Investment in UK digital infrastructure could add £70 billion to UK GDP over the next five years.

UK Digital Infrastructure

The UK ranked 8th amongst OECD countries in the Digital Connectivity Index. Investment in full-fibre and mobile connectivity could unlock more than 500,000 jobs by 2026 and help tackle inequality according to new research from Virgin Media O2 and economic modelling experts Oxford Analytica.

The findings are revealed in the first-ever Digital Connectivity Index which uses thousands of OECD data points to measure how individuals and organisations can connect with one another and the rest of the world through high-quality internet access. The Index assesses the quality of connectivity infrastructure across OECD countries and finds the UK is currently ranked joint 8th out of 24 OECD countries just ahead of Germany, Portugal and Ireland.

The Digital Connectivity Index also reveals how upgrading mobile and broadband networks can support economic growth and help the country to level up. If the UK were to become the OECD leader, it could unlock £69.78 billion in extra GDP between now and 2026.

Lutz Schüler, Chief Executive Officer of Virgin Media O2, said: “The importance of digital connectivity to the UK’s future couldn’t be clearer, and the role we play as an industry more profound.“

Scott Urban, Senior Advisor at Oxford Analytica, said:

“The Digital Connectivity Index shows telecom’s key contribution to levelling-up through spurring higher growth and creating new jobs.”

The research has been commissioned by Virgin Media O2, as part of its mission to upgrade the UK. The company has committed to investing at least £10 billion over the next five years, with plans to expand 5G coverage to cover 50% of the population by 2023 and upgrade its entire fixed network to full-fibre to the premises by 2028.

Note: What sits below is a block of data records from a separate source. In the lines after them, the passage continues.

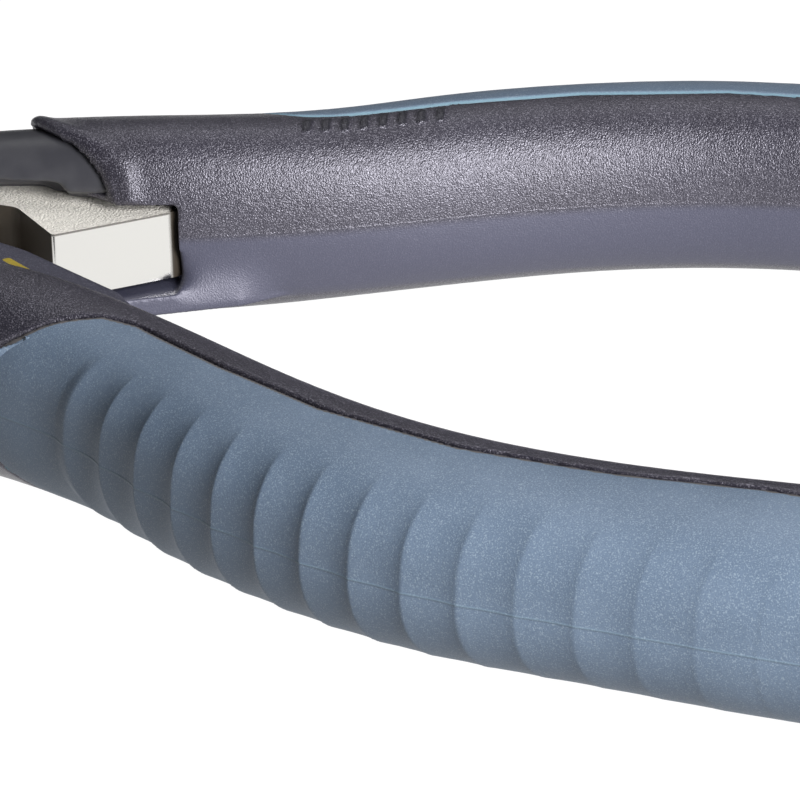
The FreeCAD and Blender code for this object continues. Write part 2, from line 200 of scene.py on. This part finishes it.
def rib_depth(points):
    """How deep the finger scoops lie.

    Each falls slowly behind its crest and rises steeply to the next.
    """
    turn = np.abs(way_round(points))
    along = (points[:, 0] - RIB_FIRST_MM) / RIB_PITCH_MM
    extra = np.exp(-np.clip(along, 0, None) / RIB_EXTRA_CURVE_DECAY)
    curve = RIB_CURVE_MM + RIB_EXTRA_CURVE_MM * extra
    place = along - curve * (turn / 60) ** 2 / RIB_PITCH_MM
    part = place - np.floor(place)
    scoop = 1.9 * part ** 1.15 * (1 - part) ** 0.75
    before_first = 0.5 * smoothstep(-1.7, -0.5, place) * (1 - smoothstep(-0.35, 0.0, place))
    after_last = 0.5 * (1 - smoothstep(RIB_COUNT - 1.0, RIB_COUNT + 0.5, place)) * part
    depth = np.where(place < RIB_COUNT - 1, scoop, after_last)
    depth = np.where(place < 0, before_first, depth)
    size = 1 - RIB_FADE * smoothstep(RIB_FADES_AFTER, RIB_COUNT - 1, place)
    covered = 1 - smoothstep(*RIB_REACH_COVERED, turn)
    bare = 1 - smoothstep(*RIB_REACH_BARE, turn)
    reach = np.where(points[:, 2] < 0, covered, bare)
    return RIB_DEPTH_MM * size * reach * depth


# ---- meshes ----
def coordinates(mesh):
    """Vertex coordinates in row frame metres."""
    flat = np.empty(len(mesh.vertices) * 3, dtype=np.float32)
    mesh.vertices.foreach_get("co", flat)
    return flat.reshape(-1, 3).astype(float)


def normals(mesh):
    flat = np.empty(len(mesh.vertices) * 3, dtype=np.float32)
    mesh.vertex_normals.foreach_get("vector", flat)
    return flat.reshape(-1, 3).astype(float)


def set_coordinates(mesh, points):
    mesh.vertices.foreach_set("co", points.astype(np.float32).ravel())
    mesh.update()


def add_values(mesh, name, values):
    layer = mesh.attributes.new(name, "FLOAT", "POINT")
    layer.data.foreach_set("value", values.astype(np.float32))


def remeshed(node, name, voxel_mm, smoothing):
    """A new evenly meshed copy of a CAD node, with its edges softened."""
    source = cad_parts[node]
    obj = bpy.data.objects.new(name, source.data.copy())
    bpy.context.scene.collection.objects.link(obj)
    grid = obj.modifiers.new("even", "REMESH")
    grid.mode = "VOXEL"
    grid.voxel_size = voxel_mm * MM
    soft = obj.modifiers.new("soften", "SMOOTH")
    soft.factor = 0.5
    soft.iterations = smoothing
    shape = obj.evaluated_get(bpy.context.evaluated_depsgraph_get())
    mesh = bpy.data.meshes.new_from_object(shape)
    obj.modifiers.clear()
    obj.data = mesh
    mesh.materials.clear()
    mesh.polygons.foreach_set("use_smooth", [True] * len(mesh.polygons))
    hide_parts(node)
    return obj


def relax(mesh, weight, rounds):
    """Laplacian smoothing of the vertices whose weight isn't 0."""
    edges = np.empty(len(mesh.edges) * 2, dtype=np.int32)
    mesh.edges.foreach_get("vertices", edges)
    edges = edges.reshape(-1, 2)
    edges = edges[(weight[edges] > 0).any(axis=1)]
    touched, local = np.unique(edges, return_inverse=True)
    local = local.reshape(-1, 2)
    starts = np.concatenate((local[:, 0], local[:, 1]))
    ends = np.concatenate((local[:, 1], local[:, 0]))
    count = np.bincount(starts, minlength=len(touched))[:, None]
    every = coordinates(mesh)
    here = every[touched]
    pull = weight[touched][:, None]
    for _ in range(rounds):
        total = np.stack([np.bincount(starts, here[ends, i], len(touched)) for i in range(3)], axis=1)
        here = here + pull * (total / count - here)
    every[touched] = here
    set_coordinates(mesh, every)


def moved_out(obj, side, height):
    """Moves every vertex along its normal by height(points of the half, normals), in millimetres."""
    mesh = obj.data
    start = coordinates(mesh)
    facing = normals(mesh)
    amount = height(to_half(start, side), to_half(facing * MM, side))
    set_coordinates(mesh, start + facing * (amount * MM)[:, None])


# ---- materials ----
class Nodes:
    """Short way to wire up one material."""

    def __init__(self, name):
        self.material = bpy.data.materials.new(name)
        self.material.use_nodes = True
        self.tree = self.material.node_tree
        self.shader = self.tree.nodes["Principled BSDF"]
        self.place = self.add("ShaderNodeTexCoord").outputs["Object"]

    def add(self, kind, **settings):
        node = self.tree.nodes.new(kind)
        for key, value in settings.items():
            setattr(node, key, value)
        return node

    def join(self, output, socket):
        self.tree.links.new(output, socket)

    def set(self, **values):
        for key, value in values.items():
            self.shader.inputs[key.replace("_", " ")].default_value = value

    def noise(self, size_mm, detail=2.0, stretch=None):
        node = self.add("ShaderNodeTexNoise")
        node.inputs["Scale"].default_value = 1 / (size_mm * MM)
        node.inputs["Detail"].default_value = detail
        place = self.place
        if stretch:
            mapping = self.add("ShaderNodeMapping")
            mapping.inputs["Scale"].default_value = stretch
            self.join(place, mapping.inputs["Vector"])
            place = mapping.outputs["Vector"]
        self.join(place, node.inputs["Vector"])
        return node.outputs["Fac"]

    def value(self, name):
        return self.add("ShaderNodeAttribute", attribute_name=name).outputs["Fac"]

    def math(self, operation, *items):
        """Result of a Math node on outputs or numbers."""
        node = self.add("ShaderNodeMath", operation=operation)
        for socket, item in zip(node.inputs, items):
            if isinstance(item, (int, float)):
                socket.default_value = item
            else:
                self.join(item, socket)
        return node.outputs[0]

    def ramp(self, source, low, high, start=0.0, end=1.0):
        node = self.add("ShaderNodeMapRange", clamp=True)
        for key, number in (("From Min", low), ("From Max", high), ("To Min", start), ("To Max", end)):
            node.inputs[key].default_value = number
        self.join(source, node.inputs["Value"])
        return node.outputs["Result"]

    def blend(self, amount, first, second):
        """Colour between first and second, each a colour or an output."""
        node = self.add("ShaderNodeMix", data_type="RGBA")
        self.join(amount, node.inputs["Factor"])
        for socket, item in ((node.inputs[6], first), (node.inputs[7], second)):
            if isinstance(item, tuple):
                socket.default_value = (*item, 1.0)
            else:
                self.join(item, socket)
        return node.outputs[2]

    def bumps(self, *layers):
        """Bump layers, each (height output, depth in mm)."""
        last = None
        for height, depth_mm in layers:
            node = self.add("ShaderNodeBump")
            node.inputs["Distance"].default_value = depth_mm * MM
            self.join(height, node.inputs["Height"])
            if last is not None:
                self.join(last, node.inputs["Normal"])
            last = node.outputs["Normal"]
        self.join(last, self.shader.inputs["Normal"])


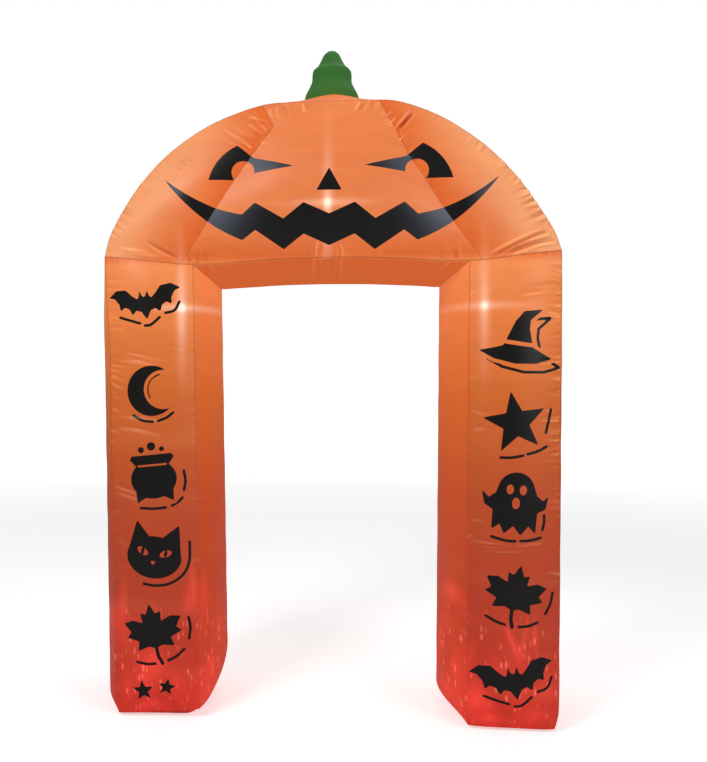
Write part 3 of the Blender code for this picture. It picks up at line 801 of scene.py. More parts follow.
SHEEN_FROM = 0.53                  # distance from the centre line at which that painted reflection starts at the grin's ends
VALLEY_FAINT = 0.0015              # makes the stitching of the valleys fainter

LAMPS = (  # x, height, strength of the bright spot that a lamp makes on the front
    (-0.582, 1.640, 1.10),
    (0.592, 1.638, 0.80),
    (-0.006, 2.032, 0.95),
)


def lamp_light(x, y, z):
    """Warm light of the lamps on the cloth, from 0 to about 1: a small hot spot, with a long
    upright streak and a shorter level one where the coated cloth spreads it. Each falls off as
    a bell, a long streak as a narrower one."""
    total = np.zeros(len(x))
    for lamp_x, lamp_z, strength in LAMPS:
        dx, dz = np.abs(x - lamp_x), np.abs(z - lamp_z)
        for (share, half_width, half_height), fall_across, fall_up in (
                (SPOT, 2.0, 2.0), (UPRIGHT, 2.0, 1.5), (LEVEL, 1.5, 2.0)):
            bell = np.exp(-(dx / half_width) ** fall_across - (dz / half_height) ** fall_up)
            total += strength * share * bell
    return total * np.where(y < 0, 1.0, LAMP_BEHIND)


FLAMES = (  # x, height, half width, half height, lean, strength of a lick of red light
    (-0.538, 0.535, 0.020, 0.095, -0.05, 1.00),
    (-0.560, 0.470, 0.022, 0.050, 0.05, 0.45),
    (-0.822, 0.440, 0.022, 0.110, 0.05, 0.75),
    (-0.858, 0.400, 0.012, 0.070, 0.00, 0.60),
    (-0.775, 0.360, 0.020, 0.060, 0.10, 0.40),
    (-0.692, 0.235, 0.050, 0.060, 0.00, 0.95),
    (-0.690, 0.400, 0.020, 0.060, 0.00, 0.50),
    (-0.735, 0.160, 0.035, 0.035, 0.00, 0.50),
    (-0.700, 0.060, 0.060, 0.030, 0.00, 0.75),
    (-0.600, 0.150, 0.035, 0.050, -0.10, 0.40),
    (-0.800, 0.130, 0.030, 0.050, 0.00, 0.40),
    (0.688, 0.365, 0.013, 0.075, -0.38, 0.95),
    (0.742, 0.410, 0.009, 0.065, 0.16, 0.80),
    (0.776, 0.395, 0.009, 0.070, -0.03, 0.70),
    (0.726, 0.330, 0.012, 0.040, 0.20, 0.50),
    (0.560, 0.125, 0.050, 0.055, 0.00, 0.95),
    (0.600, 0.050, 0.070, 0.025, 0.00, 0.80),
    (0.640, 0.250, 0.030, 0.060, -0.20, 0.45),
    (0.820, 0.200, 0.025, 0.070, 0.00, 0.50),
    (0.780, 0.070, 0.060, 0.030, 0.00, 0.60),
    (0.545, 0.300, 0.016, 0.060, 0.10, 0.45),
)
REVEAL_FLAMES = (  # the same inside the doorway: side, depth from the middle, height, ...
    (1, -0.165, 0.515, 0.070, 0.048, 0.0, 1.00),
    (1, -0.130, 0.400, 0.030, 0.060, 0.0, 0.50),
    (1, -0.060, 0.300, 0.040, 0.060, 0.0, 0.60),
    (1, -0.200, 0.230, 0.030, 0.060, 0.0, 0.50),
    (1, -0.130, 0.120, 0.060, 0.050, 0.0, 0.60),
    (-1, -0.230, 0.500, 0.030, 0.090, 0.0, 0.60),
    (-1, -0.120, 0.350, 0.035, 0.060, 0.0, 0.50),
    (-1, -0.180, 0.200, 0.040, 0.050, 0.0, 0.55),
)


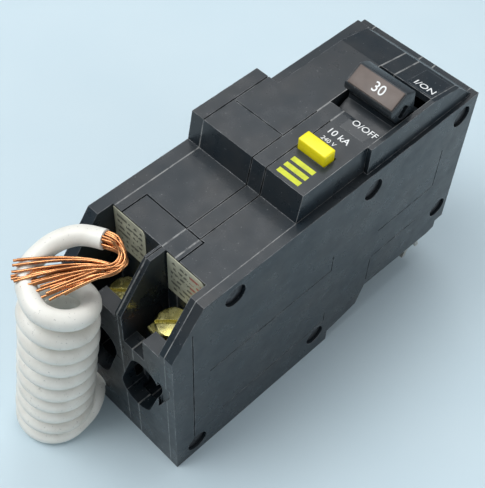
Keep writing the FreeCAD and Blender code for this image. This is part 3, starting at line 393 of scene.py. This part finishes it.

The findings reveal that people living in more deprived areas of the country, in rural areas and lower-income households are most at risk of digital exclusion. As many as 1 in 10 of those with a household income of £15,000 a year or less do not have an internet connection at home, whilst those living in rural areas are twice as likely to report suffering from poor internet connections as those living in urban areas.